House Minority Leader Hakeem Jeffries also questioned the urgency of possible action as he left the classified Iran briefing Tuesday, pointing to Trump’s past claims about the effectiveness of U.S. strikes against Iranian nuclear sites.

In recent days, the administration has backed up its warnings with a show of force, surging air and naval assets into the region, including two carrier strike groups and a larger screen of warships, along with a rapid influx of aircraft and air defenses meant to give Trump a credible option to strike on short notice.

On Capitol Hill, despite the stakes, there has been little public debate, limited briefings and no vote that would force Congress to weigh in before any strike. Tuesday’s Gang of Eight session was the first such classified briefing in weeks, even as tensions have been rising.

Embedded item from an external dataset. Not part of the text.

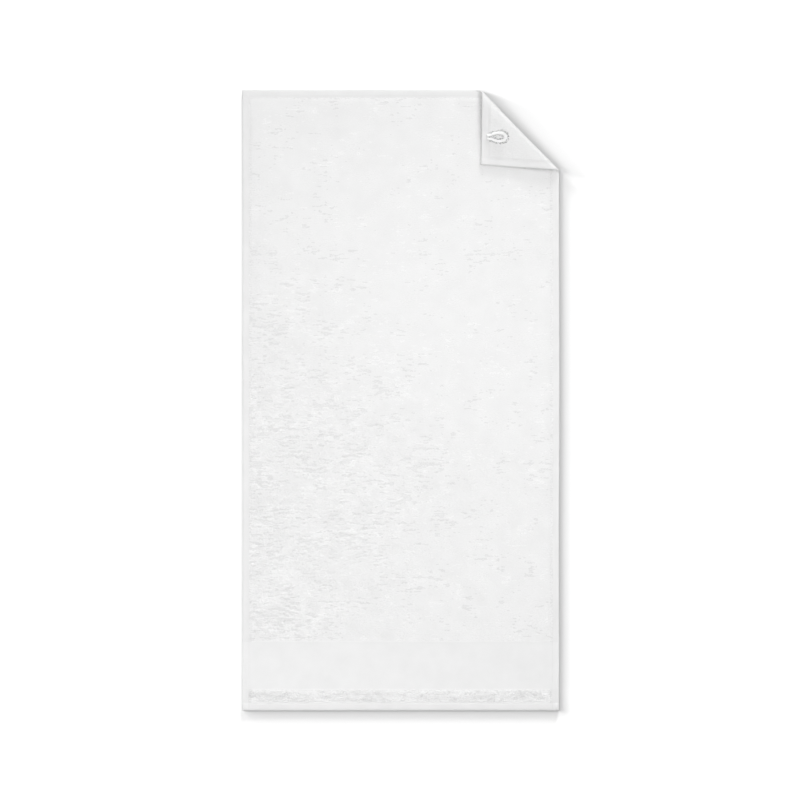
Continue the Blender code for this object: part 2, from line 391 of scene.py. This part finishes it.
# The plain band is the cloth's second cotton, and the hems are its third
HEM_COTTON_IN, BOTTOM_HEM_COTTON_IN = 15.0 * MM, 11.0 * MM
for face in cloth.faces:
    middle = face.calc_center_median()
    from_edge = min(middle.x, WIDTH - middle.x, LENGTH - middle.y)
    if BAND_FROM < middle.y < BAND_TO:
        face.material_index = 1
    elif from_edge < HEM_COTTON_IN or middle.y < BOTTOM_HEM_COTTON_IN:
        face.material_index = 2
cloth_data = bpy.data.meshes.new("towel_cloth")
cloth.to_mesh(cloth_data)
cloth.free()


def get_points(data):
    """A mesh's points as an array."""
    found = np.empty(len(data.vertices) * 3)
    data.vertices.foreach_get("co", found)
    return found.reshape(-1, 3)


def edge_bow(x, y):
    """How far the long edges' unevenness moves places measured from the bottom left corner."""
    side = 2 * x / WIDTH - 1
    stops = [row[0] for row in EDGE_BOW]
    left = np.interp(y / LENGTH, stops, [row[1] * MM for row in EDGE_BOW])
    right = np.interp(y / LENGTH, stops, [row[2] * MM for row in EDGE_BOW])
    return np.where(side < 0, left, right) * side * np.abs(side)


def from_centre(x, y, z):
    """Flat points about the towel's middle from places measured from its bottom left corner."""
    return np.stack([x + edge_bow(x, y) - WIDTH / 2, y - LENGTH / 2, z], 1)


def swell(x, y, most):
    """How far the terry lies above its profile: nearly "most" where its loops are smooth, and less where
    they are rough."""
    return most - 0.40 * MM * pile_roughness(x, y) + 0.05 * MM * patches(x, y, 31 * MM, 4)


TERRY_SWELL = 0.46 * MM
TERRY_IN, TERRY_SLOPE, TERRY_SLOPE_AT_BAND = 11.0 * MM, 8.0 * MM, 12.0 * MM
HEM_WIDTH, HEM_SLOPE = 10.5 * MM, 3.0 * MM
HEM_PUCKER, HEM_SAG = 0.05 * MM, 0.75 * MM
points = get_points(cloth_data)
x, y, is_face = points[:, 0], points[:, 1], points[:, 2] > 0.5
underside, face = ground_levels(x, y)
terry = np.clip((np.minimum.reduce([x, WIDTH - x, LENGTH - y]) - TERRY_IN) / TERRY_SLOPE, 0.0, 1.0)
terry *= np.clip((y - BAND_TO) / TERRY_SLOPE_AT_BAND, 0.0, 1.0)
face = face + terry * swell(x, y, TERRY_SWELL)
hem = np.clip((HEM_WIDTH - np.minimum.reduce([x, WIDTH - x, y, LENGTH - y])) / HEM_SLOPE, 0.0, 1.0)
# In the turned corner the hems sag onto the pile below them
sagging = np.clip((about_cone(from_centre(x, y, face))[1] / roll_angle - 1.0) / 0.3, 0.0, 1.0)
face = face + (HEM_PUCKER * patches(x, y, 7 * MM, 5) + HEM_SAG * sagging) * hem
flat_cloth = from_centre(x, y, np.where(is_face, face, underside))
cloth_data.vertices.foreach_set("co", turned_over(flat_cloth).ravel())


def give_flat_map(data, flat, low, high):
    """Lays the piece's map out as the flat cloth, from corner low to corner high."""
    layer = data.uv_layers.new(name="OFBake")
    vertex = np.empty(len(data.loops), np.int32)
    data.loops.foreach_get("vertex_index", vertex)
    places = (flat[vertex, :2] - low) / (np.array(high) - low)
    layer.uv.foreach_set("vector", np.clip(places, 0.001, 0.999).astype(np.float32).ravel())


def cotton(name, tone, seed, relief="fibre"):
    """White cotton: matt and fuzzy, with a tone that drifts a little. Its relief is loose "fibre" alone,
    or also the "loops" of terry or the crossed threads of a "weave", both laid out on the flat cloth."""
    material = bpy.data.materials.new(name)
    material.use_nodes = True
    nodes, links = material.node_tree.nodes, material.node_tree.links
    shader = nodes["Principled BSDF"]
    shader.inputs["Roughness"].default_value = 0.95
    shader.inputs["Specular IOR Level"].default_value = 0.15
    shader.inputs["Sheen Weight"].default_value = 0.25
    shader.inputs["Sheen Roughness"].default_value = 0.6
    place = nodes.new("ShaderNodeTexCoord")
    shift = nodes.new("ShaderNodeMapping")
    shift.inputs["Location"].default_value = (seed, seed * 0.37, 0.0)
    links.new(place.outputs["Object"], shift.inputs["Vector"])
    drift = nodes.new("ShaderNodeTexNoise")
    drift.inputs["Scale"].default_value = 34.0
    drift.inputs["Detail"].default_value = 5.0
    links.new(shift.outputs["Vector"], drift.inputs["Vector"])
    ramp = nodes.new("ShaderNodeValToRGB")
    ramp.color_ramp.elements[0].position = 0.30
    ramp.color_ramp.elements[0].color = (tone * 0.955, tone * 0.955, tone * 0.955, 1.0)
    ramp.color_ramp.elements[1].position = 0.70
    ramp.color_ramp.elements[1].color = (tone, tone, tone, 1.0)
    links.new(drift.outputs["Fac"], ramp.inputs["Fac"])
    links.new(ramp.outputs["Color"], shader.inputs["Base Color"])
    fibre = nodes.new("ShaderNodeTexNoise")
    fibre.inputs["Scale"].default_value = 1800.0
    fibre.inputs["Detail"].default_value = 3.0
    links.new(shift.outputs["Vector"], fibre.inputs["Vector"])
    fuzz = nodes.new("ShaderNodeBump")
    fuzz.inputs["Strength"].default_value = 0.3
    fuzz.inputs["Distance"].default_value = 0.00025
    links.new(fibre.outputs["Fac"], fuzz.inputs["Height"])
    links.new(fuzz.outputs["Normal"], shader.inputs["Normal"])
    if relief == "fibre":
        return material
    flat_place = nodes.new("ShaderNodeMapping")
    links.new(place.outputs["UV"], flat_place.inputs["Vector"])
    raised = nodes.new("ShaderNodeBump")
    links.new(raised.outputs["Normal"], fuzz.inputs["Normal"])
    if relief == "loops":
        # The map is the whole cloth, so this is a cell for each 2 mm across and 1.9 mm along
        flat_place.inputs["Scale"].default_value = (250.0, 516.0, 1.0)
        loops = nodes.new("ShaderNodeTexVoronoi")
        loops.inputs["Scale"].default_value = 1.0
        loops.inputs["Randomness"].default_value = 0.7
        links.new(flat_place.outputs["Vector"], loops.inputs["Vector"])
        links.new(loops.outputs["Distance"], raised.inputs["Height"])
        raised.invert = True
        raised.inputs["Distance"].default_value = 0.0008
        raised.inputs["Strength"].default_value = 0.35
        return material
    # Threads 1.2 mm apart cross over and under, one wave of each for each unit of the map
    thread_pitch, one_wave = 1.2 * MM, 0.1 * math.pi
    flat_place.inputs["Scale"].default_value = (WIDTH / thread_pitch, LENGTH / thread_pitch, 1.0)
    heights = []
    for way in ("X", "Y"):
        threads = nodes.new("ShaderNodeTexWave")
        threads.bands_direction = way
        threads.inputs["Scale"].default_value = one_wave
        threads.inputs["Distortion"].default_value = 0.4
        links.new(flat_place.outputs["Vector"], threads.inputs["Vector"])
        heights.append(threads)
    crossed = nodes.new("ShaderNodeMath")
    crossed.operation = "MAXIMUM"
    links.new(heights[0].outputs["Fac"], crossed.inputs[0])
    links.new(heights[1].outputs["Fac"], crossed.inputs[1])
    links.new(crossed.outputs["Value"], raised.inputs["Height"])
    raised.inputs["Distance"].default_value = 0.0001
    raised.inputs["Strength"].default_value = 0.6
    return material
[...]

Rep. Gregory Meeks, the top Democrat on the House Foreign Affairs Committee, said he still has not seen a clear justification or plan for military action.

“The president has not come to Congress… about any rationale or why he will attack. What’s the game plan?” Meeks said. “This is not Venezuela. You’ll be putting a lot of the United States military at stake, those that are in the areas with other allies.”

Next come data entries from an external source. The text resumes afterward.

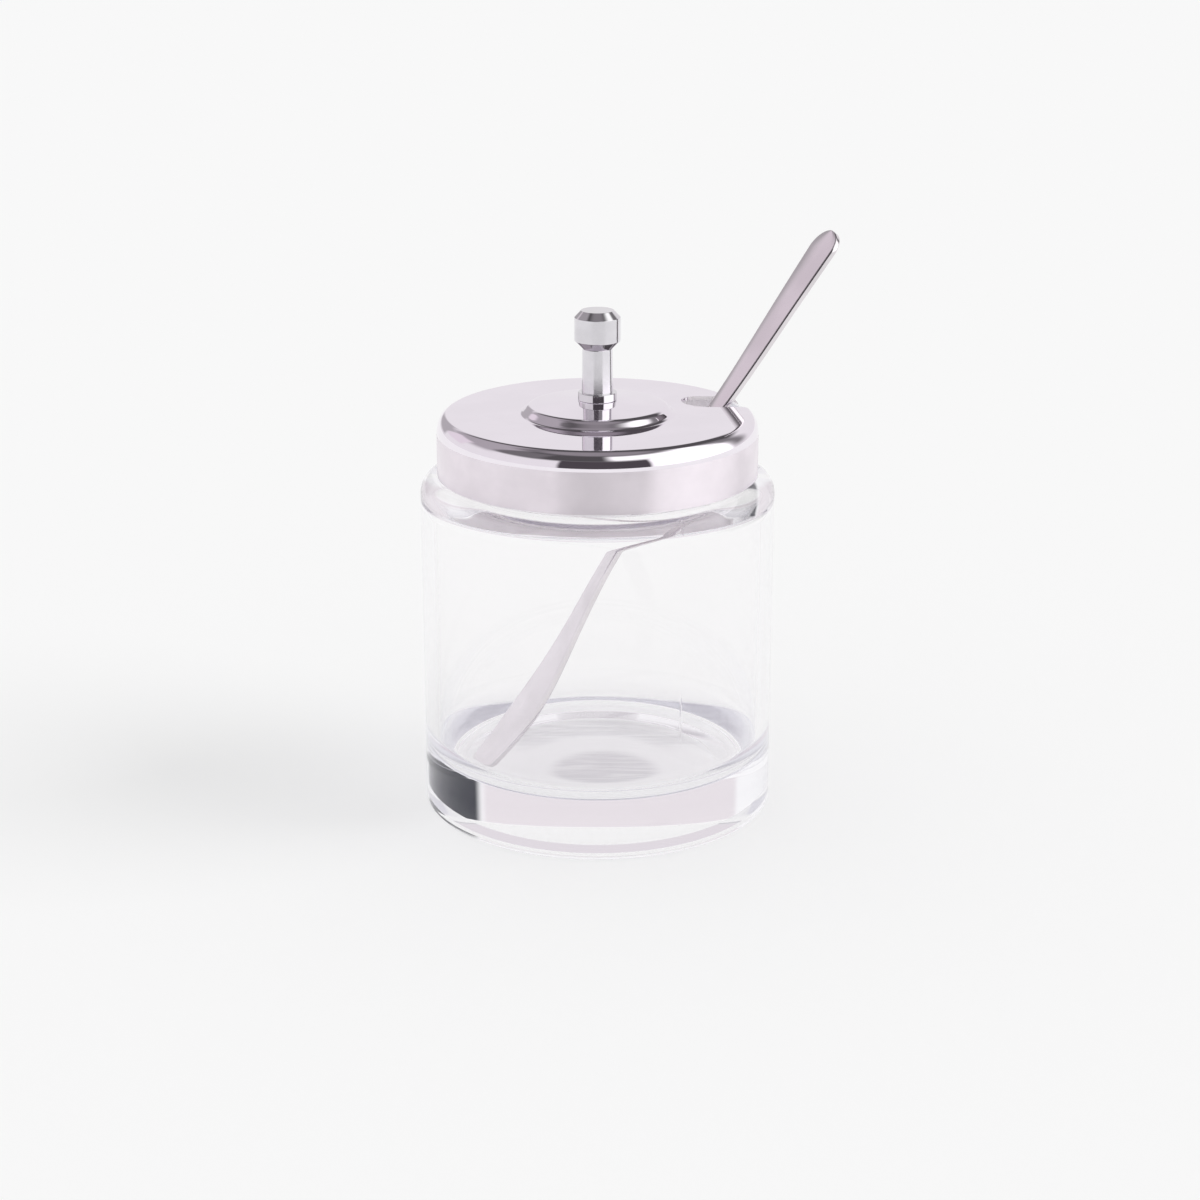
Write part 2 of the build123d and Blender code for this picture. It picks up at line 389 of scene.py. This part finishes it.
@dataclass
class Outline:
    """A lathe profile in millimetres, as radius and height, drawn in one stroke."""

    points: list[Point] = field(default_factory=list)
    heading: Point = (1.0, 0.0)
    turn_step: float = math.radians(4.0)
    guard: float = 0.12

    def start(self, reach: float, height: float) -> "Outline":
        """Sets the first point."""
        self.points = [(reach, height)]
        return self

    def line_to(self, reach: float, height: float) -> "Outline":
        """Draws a straight line, with guard points that keep its shading flat.

        Args:
            reach: radius at its end.
            height: height at its end.

        Returns:
            The outline itself.
        """
        r0, z0 = self.points[-1]
        run, rise = reach - r0, height - z0
        length = math.hypot(run, rise)
        self.heading = (run / length, rise / length)
        if length > 4 * self.guard:
            for share in (self.guard / length, 0.5, 1 - self.guard / length):
                self.points.append((r0 + run * share, z0 + rise * share))
        self.points.append((reach, height))
        return self

    def curve_to(self, reach: float, height: float) -> "Outline":
        """Draws an arc that carries on in the direction of the last stroke.

        Args:
            reach: radius at its end.
            height: height at its end.

        Returns:
            The outline itself.
        """
        r0, z0 = self.points[-1]
        run, rise = reach - r0, height - z0
        ahead = run * self.heading[0] + rise * self.heading[1]
        aside = -run * self.heading[1] + rise * self.heading[0]
        if abs(aside) < 1e-9:
            return self.line_to(reach, height)
        radius = (run * run + rise * rise) / (2 * aside)
        sweep = 2 * math.atan2(aside, ahead)
        steps = max(3, math.ceil(abs(sweep) / self.turn_step))
        hr, hz = self.heading
        for i in range(1, steps + 1):
            turn = sweep * i / steps
            go, shift = radius * math.sin(turn), radius * (1 - math.cos(turn))
            self.points.append((r0 + go * hr - shift * hz, z0 + go * hz + shift * hr))
        self.heading = (
            math.cos(sweep) * hr - math.sin(sweep) * hz,
            math.cos(sweep) * hz + math.sin(sweep) * hr,
        )
        return self

    def oval_to(self, reach: float, height: float, steps: int = 20) -> "Outline":
        """Draws a quarter of an ellipse, from level to upright.

        Args:
            reach: radius at its end.
            height: height at its end.
            steps: points along it.

        Returns:
            The outline itself.
        """
        r0, z0 = self.points[-1]
        for i in range(1, steps + 1):
            a = math.pi / 2 * i / steps
            self.points.append((r0 + (reach - r0) * math.sin(a), z0 + (height - z0) * (1 - math.cos(a))))
        self.heading = (0.0, math.copysign(1.0, height - z0))
        return self

    def bends(self, corners: list[tuple[float, float, float]]) -> "Outline":
        """Draws straight lines with rounded corners.

        Args:
            corners: radius, height and rounding of each corner; the last one is the end.

        Returns:
            The outline itself.
        """
        for (r1, z1, rounding), (r2, z2, _) in zip(corners, corners[1:]):
            r0, z0 = self.points[-1]
            before = Vector((r0 - r1, z0 - z1)).normalized()
            after = Vector((r2 - r1, z2 - z1)).normalized()
            if rounding <= 0:
                self.line_to(r1, z1)
                continue
            back = rounding / math.tan(before.angle(after) / 2)
            self.line_to(r1 + before.x * back, z1 + before.y * back)
            self.curve_to(r1 + after.x * back, z1 + after.y * back)
        return self.line_to(*corners[-1][:2])

    def backed(self, thickness: float) -> list[Point]:
        """Closes an open line into the section of a sheet.

        Args:
            thickness: of the sheet, to the right of the stroke.

        Returns:
            The closed section.
        """
        line = np.array(self.points)
        ahead = np.zeros_like(line)
        ahead[0], ahead[-1] = line[1] - line[0], line[-1] - line[-2]
        for i in range(1, len(line) - 1):
            a, b = line[i] - line[i - 1], line[i + 1] - line[i]
            ahead[i] = a / np.linalg.norm(a) + b / np.linalg.norm(b)
        ahead /= np.linalg.norm(ahead, axis=1)[:, None]
        right = np.stack([ahead[:, 1], -ahead[:, 0]], axis=1)
        inner = line + right * thickness
        return [tuple(p) for p in line] + [tuple(p) for p in inner[::-1]]


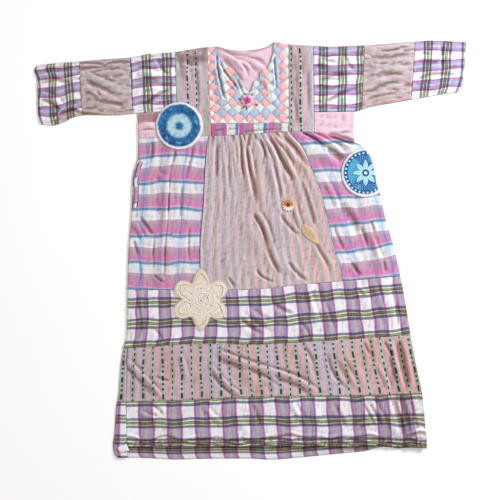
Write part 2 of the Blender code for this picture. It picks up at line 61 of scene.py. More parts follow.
class Seam:
    """A seam or edge through a few points: y follows x ("across") or x follows y ("down")."""

    def __init__(self, runs, *points):
        self.across = runs == "across"
        table = np.array(sorted(points, key=lambda point: point[0 if self.across else 1]))
        self.key = table[:, 0 if self.across else 1]
        self.value = table[:, 1 if self.across else 0]
        slope = np.diff(self.value) / np.diff(self.key)
        before, after = slope[:-1], slope[1:]
        same_way = before * after > 0
        safe_sum = np.where(same_way, before + after, 1.0)
        middle = np.where(same_way, 2 * before * after / safe_sum, 0.0)
        self.slope = np.concatenate((slope[:1], middle, slope[-1:]))

    def at(self, key):
        key = np.clip(key, self.key[0], self.key[-1])
        i = np.clip(np.searchsorted(self.key, key) - 1, 0, len(self.key) - 2)
        step = self.key[i + 1] - self.key[i]
        t = (key - self.key[i]) / step
        rise = t * t * (3 - 2 * t)
        start = t * (1 - t) * (1 - t) * step * self.slope[i]
        end = t * t * (1 - t) * step * self.slope[i + 1]
        return self.value[i] * (1 - rise) + self.value[i + 1] * rise + start - end

    def between(self, start, end):
        """The stretch between two corners: a share from 0 to 1 gives a point."""
        axis = 0 if self.across else 1

        def point(share):
            key = start[axis] + share * (end[axis] - start[axis])
            return pair(key, self.at(key)) if self.across else pair(self.at(key), key)
        return point


SHOULDER = Seam(
    "across", (-592, 504), (-584, 509), (-500, 517), (-403, 525), (-332, 530), (-272, 541),
    (-206, 545), (-123, 558), (-93, 560.5), (67, 573), (109, 566), (161, 563), (218, 560.5),
    (306, 563.5), (394, 570), (455, 574.5), (503, 577.5), (547, 575.6), (594, 572.6))
UNDERARM_LEFT = Seam(
    "across", (-577, 346), (-544, 343), (-513, 352), (-487, 365), (-447, 372), (-381, 371),
    (-311, 376), (-203, 382))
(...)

Sen. Chris Coons said Congress is being cut out despite having the constitutional power to declare war. He contrasted the current moment with the run-up to the Iraq war under George W. Bush and the debate over the 2015 Iran nuclear deal under former President Barack Obama when there were “dozens of briefings, debates and a vote.”

“President Trump has had the time to amass a very large deployment of naval and air assets into the region, he has had the time to consult with Congress,” Coons added, “It should not be done at the last second.”

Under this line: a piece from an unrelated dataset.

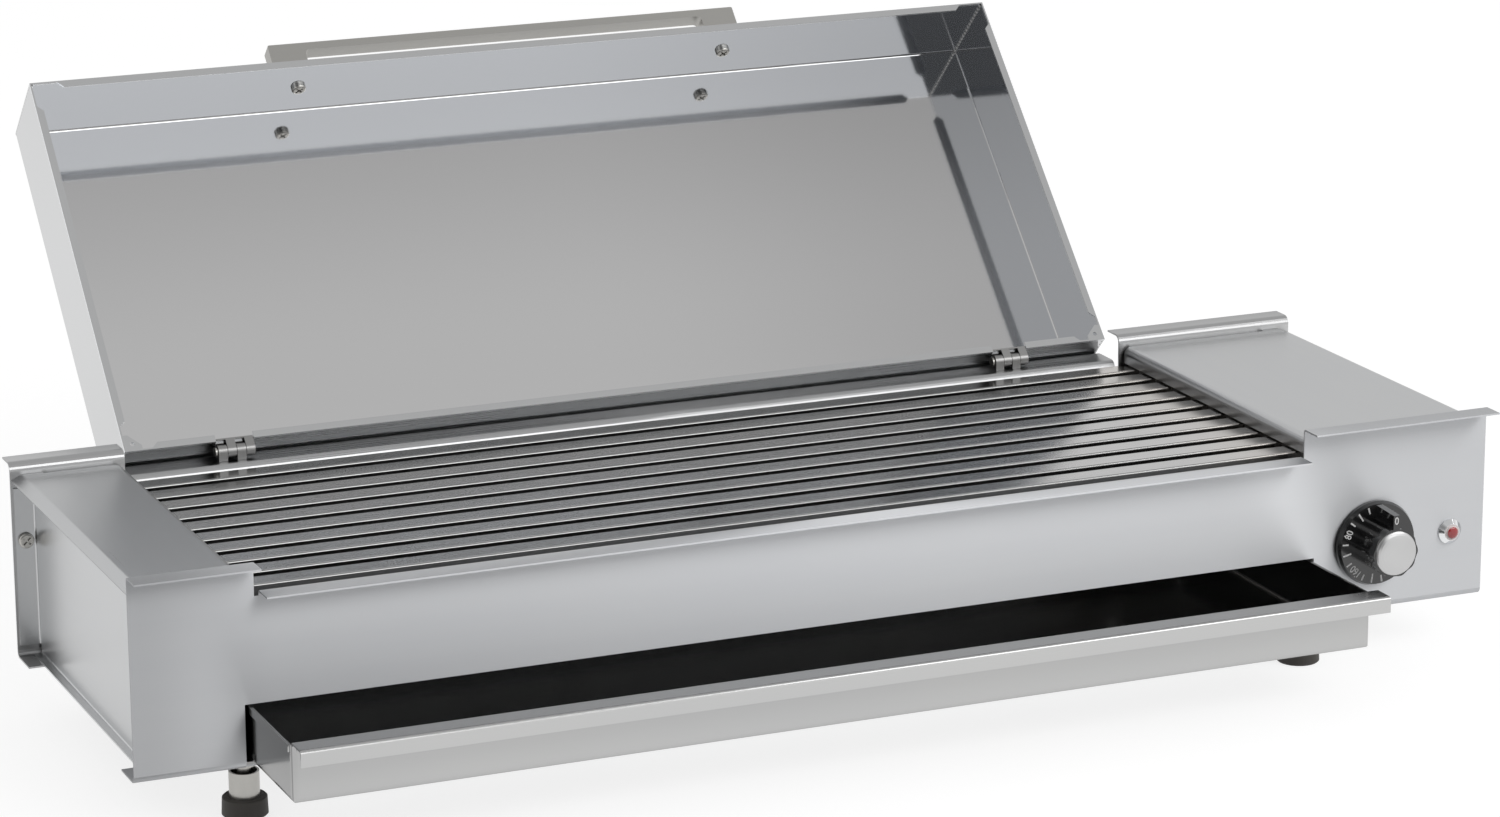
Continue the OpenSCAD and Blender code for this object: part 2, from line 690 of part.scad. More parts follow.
// Cable inlet in the rear panel
module cable_gland() color("dimgray") placed() translate([gland_x, body_d, control_z])
    rotate([-90, 0, 0]) difference() {
        union() {
            translate([0, 0, -gland_l / 2]) cylinder(r = gland_thread_r, h = gland_l / 2);
            cylinder(r = gland_hex_r, h = gland_hex_h, $fn = 6);
            translate([0, 0, gland_hex_h]) rotate_extrude()
                soft_rect(0, 0, gland_r, gland_l - gland_hex_h, [0, 0, gland_round, 0]);
        }
        translate([0, 0, -gland_l]) cylinder(r = gland_bore_r, h = 3 * gland_l);
    }
module gland_nut() color("dimgray") placed() translate([gland_x, body_d - sheet, control_z])
    rotate([90, 0, 0]) difference() {
        cylinder(r = gland_hex_r, h = gland_nut_h, $fn = 6);
        translate([0, 0, -over]) cylinder(r = gland_thread_r + snug_fit, h = gland_nut_h + 2 * over);
    }

module panel_screws() color("whitesmoke") placed()
    for (x = [panel_screw_x, body_w - panel_screw_x])
        translate([x, body_d - 2 * sheet, panel_screw_z]) pan_screw(screw_r - snug_fit, panel_screw_l);
module panel_nuts() color("whitesmoke") placed()
    for (x = [panel_screw_x, body_w - panel_screw_x])
        difference() {
            translate([x, body_d + nut_h, panel_screw_z]) rotate([90, 0, 0])
                cylinder(r = nut_r, h = nut_h, $fn = 6);
            rod_y(body_d - over, body_d + nut_h + over, x, panel_screw_z, screw_r);
        }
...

Some lawmakers are trying to force Congress into the discussion before events overtake them, as war powers measures begin to circulate in both chambers. Sens. Tim Kaine and Rand Paul introduced a measure in January aimed at limiting Trump’s war powers against Iran, but it has not received a vote. In the House, Rep. Ro Khanna said he and his Republican colleague, Rep. Thomas Massie, plan to try next week to force a vote on a war powers resolution.

Massie, who is working with Khanna on the effort, said Congress often gets squeezed out of these decisions.

“If you bring it before they strike, they say, ‘oh, it’s premature,’ and if you bring it after they strike, they say, ‘Oh, it’s too late.’ There’s never, there’s never a time that’s good enough for these folks.”

Massie also questioned the need for military action in the first place, saying, “We don’t need to be doing it. We took out their nuclear capability, and we don’t need a long and protracted war in the Middle East, and this is not America first.”

Massie said the war powers vote they had hoped to tee up this week is being pushed to next week.

Republicans, while broadly supportive of confronting Iran, were less unified on how far that should go. House Armed Services Chairman Mike Rogers said he would support a strike focused on Iran’s nuclear infrastructure, if necessary. “If he needs to strike their nuclear capabilities to degrade them? I would support that,” Rogers said.

Rogers signaled caution about escalation and said he preferred to avoid any scenario that leads to U.S. troops on the ground.

Others in the GOP argued that Trump should not be constrained. House Foreign Affairs Committee Chairman Brian Mast dismissed the push for a war powers vote outright, saying, “It’s beyond stupid.”

Mast added that Iran has long posed what he views as an imminent threat and defended the administration’s approach to “limited” military operations, arguing that past strikes had not led to the prolonged conflicts critics predicted.

Rep. Don Bacon, one of the few Republicans who previously supported a war powers effort on Venezuela, alongside Massie, sounded less interested in putting guardrails on Trump when it comes to Iran.

“War is risky, but Iran has been a threat to us for so long. Can’t ignore them.” Bacon said.

Pressed on whether he would vote for the Khanna-Massie war powers resolution, Bacon replied: “Probably not.” He added, “I think Iran’s a problem.”

The U.S. and Iranian negotiators are set to meet Thursday in Geneva for another round of nuclear talks following talks last week that kept channels open but produced no breakthrough.